_Input for this task_

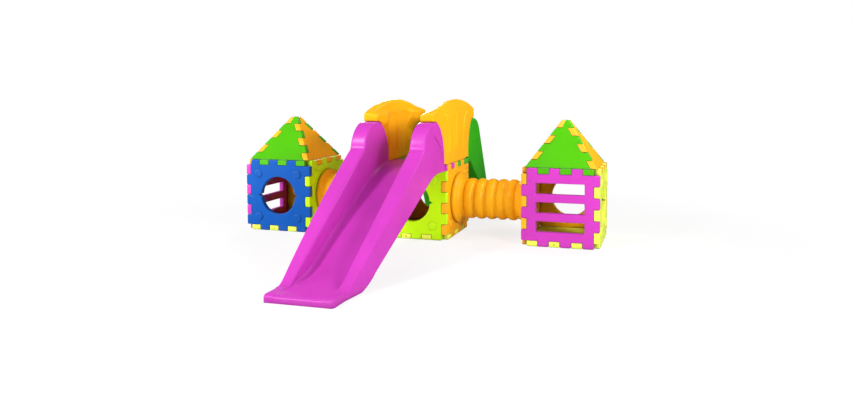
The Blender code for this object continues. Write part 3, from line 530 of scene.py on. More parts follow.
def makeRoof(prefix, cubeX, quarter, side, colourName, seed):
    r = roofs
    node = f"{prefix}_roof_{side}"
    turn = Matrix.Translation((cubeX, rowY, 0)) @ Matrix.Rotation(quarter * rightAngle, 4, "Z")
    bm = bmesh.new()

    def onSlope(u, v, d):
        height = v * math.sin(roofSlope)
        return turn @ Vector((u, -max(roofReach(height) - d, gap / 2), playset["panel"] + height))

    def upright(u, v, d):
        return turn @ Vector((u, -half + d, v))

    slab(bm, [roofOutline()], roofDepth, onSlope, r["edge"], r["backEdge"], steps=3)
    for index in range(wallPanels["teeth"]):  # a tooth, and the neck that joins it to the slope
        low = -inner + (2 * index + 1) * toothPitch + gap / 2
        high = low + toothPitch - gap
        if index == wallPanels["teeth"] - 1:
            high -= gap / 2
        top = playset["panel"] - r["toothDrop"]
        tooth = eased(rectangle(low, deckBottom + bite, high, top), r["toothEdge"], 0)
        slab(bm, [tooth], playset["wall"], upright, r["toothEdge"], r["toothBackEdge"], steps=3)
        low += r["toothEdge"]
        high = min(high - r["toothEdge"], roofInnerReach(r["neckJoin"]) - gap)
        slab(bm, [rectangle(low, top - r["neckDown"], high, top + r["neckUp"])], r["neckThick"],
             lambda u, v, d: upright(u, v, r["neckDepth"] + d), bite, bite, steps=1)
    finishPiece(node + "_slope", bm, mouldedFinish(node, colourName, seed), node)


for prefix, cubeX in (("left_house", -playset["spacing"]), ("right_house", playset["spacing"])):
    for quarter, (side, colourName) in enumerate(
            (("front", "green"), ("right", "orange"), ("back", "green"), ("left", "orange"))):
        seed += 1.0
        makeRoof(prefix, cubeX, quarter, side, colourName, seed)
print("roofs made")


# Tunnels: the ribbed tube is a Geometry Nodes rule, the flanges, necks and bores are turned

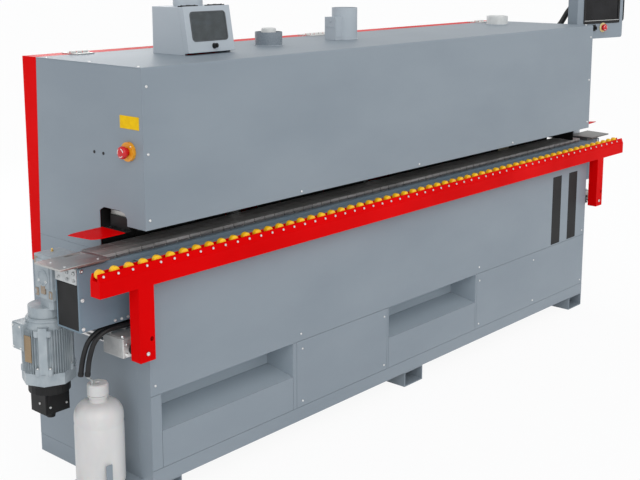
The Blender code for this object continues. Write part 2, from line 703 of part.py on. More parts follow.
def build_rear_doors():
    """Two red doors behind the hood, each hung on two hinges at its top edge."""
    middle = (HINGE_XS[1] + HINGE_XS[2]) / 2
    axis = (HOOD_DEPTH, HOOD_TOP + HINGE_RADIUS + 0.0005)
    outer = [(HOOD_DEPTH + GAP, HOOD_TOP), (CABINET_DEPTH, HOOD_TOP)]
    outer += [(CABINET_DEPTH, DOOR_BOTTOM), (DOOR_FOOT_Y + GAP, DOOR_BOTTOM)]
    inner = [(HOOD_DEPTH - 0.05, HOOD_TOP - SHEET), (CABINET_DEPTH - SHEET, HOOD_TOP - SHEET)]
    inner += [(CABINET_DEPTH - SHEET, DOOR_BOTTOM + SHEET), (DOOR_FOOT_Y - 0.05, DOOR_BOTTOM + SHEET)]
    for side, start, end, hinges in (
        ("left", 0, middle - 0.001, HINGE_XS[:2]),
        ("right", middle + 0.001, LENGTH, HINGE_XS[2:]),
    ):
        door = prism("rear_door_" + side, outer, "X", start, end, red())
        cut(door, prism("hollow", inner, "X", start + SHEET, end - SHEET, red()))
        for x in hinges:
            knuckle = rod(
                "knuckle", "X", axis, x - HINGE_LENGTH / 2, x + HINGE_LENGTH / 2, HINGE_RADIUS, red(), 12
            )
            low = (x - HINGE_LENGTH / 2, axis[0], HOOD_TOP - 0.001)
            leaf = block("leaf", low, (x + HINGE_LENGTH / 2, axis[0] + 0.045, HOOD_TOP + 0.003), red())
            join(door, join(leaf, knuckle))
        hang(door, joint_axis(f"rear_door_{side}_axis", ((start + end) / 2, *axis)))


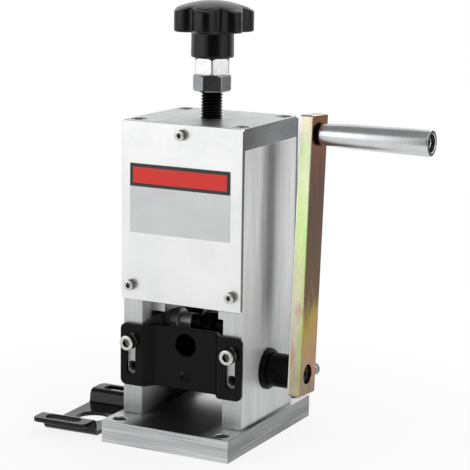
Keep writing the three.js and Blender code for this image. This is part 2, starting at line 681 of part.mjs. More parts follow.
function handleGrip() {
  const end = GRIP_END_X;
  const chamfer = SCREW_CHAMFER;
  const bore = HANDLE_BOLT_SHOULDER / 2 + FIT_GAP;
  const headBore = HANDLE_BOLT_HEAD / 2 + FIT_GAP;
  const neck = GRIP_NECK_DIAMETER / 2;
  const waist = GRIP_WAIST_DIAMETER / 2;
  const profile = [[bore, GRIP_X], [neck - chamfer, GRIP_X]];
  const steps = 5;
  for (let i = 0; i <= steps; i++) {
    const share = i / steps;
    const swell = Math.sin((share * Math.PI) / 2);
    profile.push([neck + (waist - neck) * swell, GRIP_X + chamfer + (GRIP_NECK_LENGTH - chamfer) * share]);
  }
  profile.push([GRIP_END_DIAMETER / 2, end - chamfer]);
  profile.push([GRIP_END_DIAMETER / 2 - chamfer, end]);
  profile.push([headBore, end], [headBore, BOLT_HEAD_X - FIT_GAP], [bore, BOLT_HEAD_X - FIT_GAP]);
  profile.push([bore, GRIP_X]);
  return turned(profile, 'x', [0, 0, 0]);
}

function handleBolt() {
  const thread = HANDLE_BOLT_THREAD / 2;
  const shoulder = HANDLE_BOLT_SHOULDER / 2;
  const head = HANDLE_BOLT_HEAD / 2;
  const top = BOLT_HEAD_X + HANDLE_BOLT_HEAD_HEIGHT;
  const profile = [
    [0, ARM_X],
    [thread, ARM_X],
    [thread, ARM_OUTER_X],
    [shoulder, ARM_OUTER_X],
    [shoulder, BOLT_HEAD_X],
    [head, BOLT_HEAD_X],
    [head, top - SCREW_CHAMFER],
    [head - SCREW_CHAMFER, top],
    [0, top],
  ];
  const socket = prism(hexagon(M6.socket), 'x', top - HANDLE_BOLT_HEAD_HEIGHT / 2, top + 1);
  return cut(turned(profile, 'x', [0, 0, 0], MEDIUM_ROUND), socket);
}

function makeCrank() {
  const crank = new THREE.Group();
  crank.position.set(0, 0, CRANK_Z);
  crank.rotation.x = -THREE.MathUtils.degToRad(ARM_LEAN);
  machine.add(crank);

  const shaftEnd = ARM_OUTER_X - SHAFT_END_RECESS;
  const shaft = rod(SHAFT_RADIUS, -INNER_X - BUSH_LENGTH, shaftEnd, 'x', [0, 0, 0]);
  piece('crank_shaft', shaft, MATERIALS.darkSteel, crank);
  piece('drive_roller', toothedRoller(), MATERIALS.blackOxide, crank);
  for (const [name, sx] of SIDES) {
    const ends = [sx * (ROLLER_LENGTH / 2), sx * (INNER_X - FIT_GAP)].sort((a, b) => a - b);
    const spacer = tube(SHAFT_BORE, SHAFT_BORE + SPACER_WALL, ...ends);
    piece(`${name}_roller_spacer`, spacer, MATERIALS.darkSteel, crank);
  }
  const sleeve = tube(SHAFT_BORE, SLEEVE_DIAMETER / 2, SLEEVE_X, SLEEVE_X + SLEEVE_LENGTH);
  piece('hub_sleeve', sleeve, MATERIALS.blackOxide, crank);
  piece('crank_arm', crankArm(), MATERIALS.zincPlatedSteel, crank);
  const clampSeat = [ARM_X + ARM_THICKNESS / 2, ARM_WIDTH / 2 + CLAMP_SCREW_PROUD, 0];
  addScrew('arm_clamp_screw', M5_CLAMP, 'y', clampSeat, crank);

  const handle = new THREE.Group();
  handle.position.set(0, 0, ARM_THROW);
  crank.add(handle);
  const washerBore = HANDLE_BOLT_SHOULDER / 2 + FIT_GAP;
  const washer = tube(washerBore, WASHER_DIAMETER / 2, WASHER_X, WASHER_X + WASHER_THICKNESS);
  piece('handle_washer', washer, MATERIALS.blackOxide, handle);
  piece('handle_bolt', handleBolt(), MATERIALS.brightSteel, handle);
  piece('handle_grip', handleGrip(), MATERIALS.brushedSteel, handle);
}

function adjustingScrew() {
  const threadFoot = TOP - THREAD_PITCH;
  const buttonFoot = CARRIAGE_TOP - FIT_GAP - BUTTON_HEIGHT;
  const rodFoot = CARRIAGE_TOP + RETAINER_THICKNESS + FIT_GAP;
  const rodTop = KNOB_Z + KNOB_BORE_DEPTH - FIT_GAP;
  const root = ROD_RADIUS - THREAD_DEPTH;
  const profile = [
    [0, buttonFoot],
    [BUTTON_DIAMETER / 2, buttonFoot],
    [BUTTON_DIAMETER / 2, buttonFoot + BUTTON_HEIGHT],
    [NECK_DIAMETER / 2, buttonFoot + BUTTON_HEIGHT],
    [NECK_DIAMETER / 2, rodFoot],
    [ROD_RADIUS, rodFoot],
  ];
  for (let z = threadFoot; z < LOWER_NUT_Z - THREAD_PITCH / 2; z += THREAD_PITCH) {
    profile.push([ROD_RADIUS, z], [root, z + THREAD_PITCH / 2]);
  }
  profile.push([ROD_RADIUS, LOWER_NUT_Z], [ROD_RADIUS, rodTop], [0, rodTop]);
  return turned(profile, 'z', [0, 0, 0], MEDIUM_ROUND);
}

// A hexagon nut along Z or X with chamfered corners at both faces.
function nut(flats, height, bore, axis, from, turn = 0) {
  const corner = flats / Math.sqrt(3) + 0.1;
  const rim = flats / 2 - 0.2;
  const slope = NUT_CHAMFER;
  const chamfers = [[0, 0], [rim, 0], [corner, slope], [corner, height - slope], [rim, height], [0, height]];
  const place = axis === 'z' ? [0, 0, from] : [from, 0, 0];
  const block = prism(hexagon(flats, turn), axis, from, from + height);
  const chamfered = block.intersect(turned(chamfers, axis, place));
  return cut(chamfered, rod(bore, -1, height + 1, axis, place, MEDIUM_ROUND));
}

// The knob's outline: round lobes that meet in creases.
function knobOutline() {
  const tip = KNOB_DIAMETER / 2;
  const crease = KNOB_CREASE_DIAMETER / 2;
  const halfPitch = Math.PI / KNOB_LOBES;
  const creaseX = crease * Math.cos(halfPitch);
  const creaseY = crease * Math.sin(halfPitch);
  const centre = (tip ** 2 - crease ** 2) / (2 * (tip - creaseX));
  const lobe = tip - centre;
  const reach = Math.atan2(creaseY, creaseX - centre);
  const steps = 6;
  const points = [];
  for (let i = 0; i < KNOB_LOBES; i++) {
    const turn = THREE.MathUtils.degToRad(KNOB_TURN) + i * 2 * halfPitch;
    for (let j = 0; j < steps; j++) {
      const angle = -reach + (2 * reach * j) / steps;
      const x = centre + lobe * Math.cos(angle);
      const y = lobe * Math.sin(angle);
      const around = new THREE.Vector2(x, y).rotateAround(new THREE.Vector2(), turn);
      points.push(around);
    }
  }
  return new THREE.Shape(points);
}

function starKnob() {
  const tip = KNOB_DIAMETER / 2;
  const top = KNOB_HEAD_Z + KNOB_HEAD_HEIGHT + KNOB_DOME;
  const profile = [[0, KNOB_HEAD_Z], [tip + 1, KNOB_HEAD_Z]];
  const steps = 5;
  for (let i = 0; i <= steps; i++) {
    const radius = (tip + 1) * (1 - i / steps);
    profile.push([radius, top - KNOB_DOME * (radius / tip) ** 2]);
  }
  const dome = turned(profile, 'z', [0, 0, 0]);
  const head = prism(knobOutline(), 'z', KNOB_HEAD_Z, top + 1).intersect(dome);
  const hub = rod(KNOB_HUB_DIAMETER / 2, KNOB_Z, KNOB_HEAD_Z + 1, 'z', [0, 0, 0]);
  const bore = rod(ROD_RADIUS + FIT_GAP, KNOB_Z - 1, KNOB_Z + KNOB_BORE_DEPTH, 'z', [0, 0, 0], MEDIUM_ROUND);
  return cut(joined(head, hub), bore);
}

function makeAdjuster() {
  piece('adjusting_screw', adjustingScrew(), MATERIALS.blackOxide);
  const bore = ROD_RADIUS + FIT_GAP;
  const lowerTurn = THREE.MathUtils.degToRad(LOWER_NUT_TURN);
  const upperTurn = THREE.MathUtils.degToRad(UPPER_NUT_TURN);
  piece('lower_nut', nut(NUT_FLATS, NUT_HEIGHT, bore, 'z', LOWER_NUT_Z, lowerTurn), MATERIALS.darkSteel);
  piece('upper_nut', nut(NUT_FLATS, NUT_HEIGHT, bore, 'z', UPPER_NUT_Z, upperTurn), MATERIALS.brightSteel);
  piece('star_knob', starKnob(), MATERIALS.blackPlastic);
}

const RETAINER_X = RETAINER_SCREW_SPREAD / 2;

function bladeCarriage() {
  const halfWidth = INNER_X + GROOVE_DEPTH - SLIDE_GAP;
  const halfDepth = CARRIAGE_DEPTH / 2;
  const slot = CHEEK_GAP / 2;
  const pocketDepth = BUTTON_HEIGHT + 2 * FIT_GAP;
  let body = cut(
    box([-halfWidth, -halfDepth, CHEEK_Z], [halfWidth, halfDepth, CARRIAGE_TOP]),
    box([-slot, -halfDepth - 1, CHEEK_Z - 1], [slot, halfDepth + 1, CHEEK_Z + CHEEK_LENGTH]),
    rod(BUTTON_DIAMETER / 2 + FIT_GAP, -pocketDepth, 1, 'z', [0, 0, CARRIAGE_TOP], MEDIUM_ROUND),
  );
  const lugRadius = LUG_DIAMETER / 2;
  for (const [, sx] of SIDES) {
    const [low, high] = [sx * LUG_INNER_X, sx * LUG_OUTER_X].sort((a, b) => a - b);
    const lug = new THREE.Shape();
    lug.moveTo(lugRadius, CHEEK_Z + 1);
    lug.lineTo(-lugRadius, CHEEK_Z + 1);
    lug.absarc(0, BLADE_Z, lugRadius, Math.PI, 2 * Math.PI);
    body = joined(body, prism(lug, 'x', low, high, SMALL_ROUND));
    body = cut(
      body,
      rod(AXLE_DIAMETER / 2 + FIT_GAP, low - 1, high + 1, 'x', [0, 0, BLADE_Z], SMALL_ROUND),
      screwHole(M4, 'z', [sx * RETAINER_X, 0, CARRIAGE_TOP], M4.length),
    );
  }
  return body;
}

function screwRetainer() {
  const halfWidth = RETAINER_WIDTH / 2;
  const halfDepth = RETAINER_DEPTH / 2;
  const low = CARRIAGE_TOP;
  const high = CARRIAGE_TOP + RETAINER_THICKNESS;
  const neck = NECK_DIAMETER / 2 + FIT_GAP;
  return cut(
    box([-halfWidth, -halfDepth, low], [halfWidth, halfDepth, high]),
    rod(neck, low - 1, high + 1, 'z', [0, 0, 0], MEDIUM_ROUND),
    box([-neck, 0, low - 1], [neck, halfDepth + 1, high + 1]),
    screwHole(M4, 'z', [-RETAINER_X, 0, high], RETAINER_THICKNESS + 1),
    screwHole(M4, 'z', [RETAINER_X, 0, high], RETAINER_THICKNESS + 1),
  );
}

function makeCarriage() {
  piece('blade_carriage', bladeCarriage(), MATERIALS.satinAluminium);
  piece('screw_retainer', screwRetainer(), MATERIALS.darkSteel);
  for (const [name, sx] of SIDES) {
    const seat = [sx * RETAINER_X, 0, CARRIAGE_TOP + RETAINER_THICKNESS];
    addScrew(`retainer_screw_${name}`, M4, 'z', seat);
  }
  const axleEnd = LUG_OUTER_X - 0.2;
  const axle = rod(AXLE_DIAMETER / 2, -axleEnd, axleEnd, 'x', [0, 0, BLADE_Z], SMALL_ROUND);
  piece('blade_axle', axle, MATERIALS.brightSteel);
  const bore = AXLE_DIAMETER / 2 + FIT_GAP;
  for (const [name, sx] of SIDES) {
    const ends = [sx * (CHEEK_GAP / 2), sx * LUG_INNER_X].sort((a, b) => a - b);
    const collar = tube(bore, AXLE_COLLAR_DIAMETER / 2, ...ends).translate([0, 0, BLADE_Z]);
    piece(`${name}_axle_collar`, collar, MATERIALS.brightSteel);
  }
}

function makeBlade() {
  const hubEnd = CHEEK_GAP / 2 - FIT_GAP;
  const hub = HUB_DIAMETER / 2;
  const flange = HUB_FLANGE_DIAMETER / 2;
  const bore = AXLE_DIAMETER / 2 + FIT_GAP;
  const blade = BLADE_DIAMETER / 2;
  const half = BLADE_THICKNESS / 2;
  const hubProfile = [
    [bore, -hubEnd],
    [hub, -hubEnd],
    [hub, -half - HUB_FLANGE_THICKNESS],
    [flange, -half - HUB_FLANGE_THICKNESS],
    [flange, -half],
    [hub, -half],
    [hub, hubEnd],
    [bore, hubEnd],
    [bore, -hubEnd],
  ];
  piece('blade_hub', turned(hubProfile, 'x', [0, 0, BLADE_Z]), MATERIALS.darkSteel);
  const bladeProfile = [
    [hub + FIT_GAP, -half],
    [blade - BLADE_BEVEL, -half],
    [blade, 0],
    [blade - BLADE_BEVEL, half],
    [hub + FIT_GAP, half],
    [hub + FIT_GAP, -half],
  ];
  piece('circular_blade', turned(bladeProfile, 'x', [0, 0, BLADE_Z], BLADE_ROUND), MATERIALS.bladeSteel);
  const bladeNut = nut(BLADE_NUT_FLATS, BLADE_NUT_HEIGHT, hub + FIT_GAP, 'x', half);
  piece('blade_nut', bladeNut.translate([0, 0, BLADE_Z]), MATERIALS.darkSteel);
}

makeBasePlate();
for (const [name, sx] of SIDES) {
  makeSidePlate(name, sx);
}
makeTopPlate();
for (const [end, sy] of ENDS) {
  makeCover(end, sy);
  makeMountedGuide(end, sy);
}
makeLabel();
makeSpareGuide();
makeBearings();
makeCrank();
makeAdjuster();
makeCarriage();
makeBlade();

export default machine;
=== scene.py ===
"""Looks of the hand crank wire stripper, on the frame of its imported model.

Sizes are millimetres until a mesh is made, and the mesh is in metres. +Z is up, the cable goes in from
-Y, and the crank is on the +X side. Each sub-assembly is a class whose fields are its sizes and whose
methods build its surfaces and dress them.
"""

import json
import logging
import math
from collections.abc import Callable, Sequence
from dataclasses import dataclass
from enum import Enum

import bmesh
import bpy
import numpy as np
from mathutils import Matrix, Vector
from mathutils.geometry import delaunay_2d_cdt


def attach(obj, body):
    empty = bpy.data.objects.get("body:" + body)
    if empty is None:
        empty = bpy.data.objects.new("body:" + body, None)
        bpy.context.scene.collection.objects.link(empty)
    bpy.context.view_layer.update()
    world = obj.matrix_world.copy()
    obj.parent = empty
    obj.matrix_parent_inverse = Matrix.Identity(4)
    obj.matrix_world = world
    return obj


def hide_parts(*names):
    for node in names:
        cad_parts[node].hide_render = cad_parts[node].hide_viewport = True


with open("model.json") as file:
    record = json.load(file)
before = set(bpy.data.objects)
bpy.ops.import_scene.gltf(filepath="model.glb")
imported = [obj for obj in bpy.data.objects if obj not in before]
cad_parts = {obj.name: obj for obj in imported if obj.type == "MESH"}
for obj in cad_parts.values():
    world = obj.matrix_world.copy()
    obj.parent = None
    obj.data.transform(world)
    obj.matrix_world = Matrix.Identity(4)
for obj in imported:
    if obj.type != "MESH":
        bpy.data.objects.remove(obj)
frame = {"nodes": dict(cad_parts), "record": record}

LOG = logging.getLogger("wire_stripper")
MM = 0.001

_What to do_
Extract exactly and only these lines: the line containing "makeBasePlate();", the line containing "obj.parent = None", and every line between them.

_Solution for this task_
makeBasePlate();
for (const [name, sx] of SIDES) {
  makeSidePlate(name, sx);
}
makeTopPlate();
for (const [end, sy] of ENDS) {
  makeCover(end, sy);
  makeMountedGuide(end, sy);
}
makeLabel();
makeSpareGuide();
makeBearings();
makeCrank();
makeAdjuster();
makeCarriage();
makeBlade();

export default machine;
=== scene.py ===
"""Looks of the hand crank wire stripper, on the frame of its imported model.

Sizes are millimetres until a mesh is made, and the mesh is in metres. +Z is up, the cable goes in from
-Y, and the crank is on the +X side. Each sub-assembly is a class whose fields are its sizes and whose
methods build its surfaces and dress them.
"""

import json
import logging
import math
from collections.abc import Callable, Sequence
from dataclasses import dataclass
from enum import Enum

import bmesh
import bpy
import numpy as np
from mathutils import Matrix, Vector
from mathutils.geometry import delaunay_2d_cdt


def attach(obj, body):
    empty = bpy.data.objects.get("body:" + body)
    if empty is None:
        empty = bpy.data.objects.new("body:" + body, None)
        bpy.context.scene.collection.objects.link(empty)
    bpy.context.view_layer.update()
    world = obj.matrix_world.copy()
    obj.parent = empty
    obj.matrix_parent_inverse = Matrix.Identity(4)
    obj.matrix_world = world
    return obj


def hide_parts(*names):
    for node in names:
        cad_parts[node].hide_render = cad_parts[node].hide_viewport = True


with open("model.json") as file:
    record = json.load(file)
before = set(bpy.data.objects)
bpy.ops.import_scene.gltf(filepath="model.glb")
imported = [obj for obj in bpy.data.objects if obj not in before]
cad_parts = {obj.name: obj for obj in imported if obj.type == "MESH"}
for obj in cad_parts.values():
    world = obj.matrix_world.copy()
    obj.parent = None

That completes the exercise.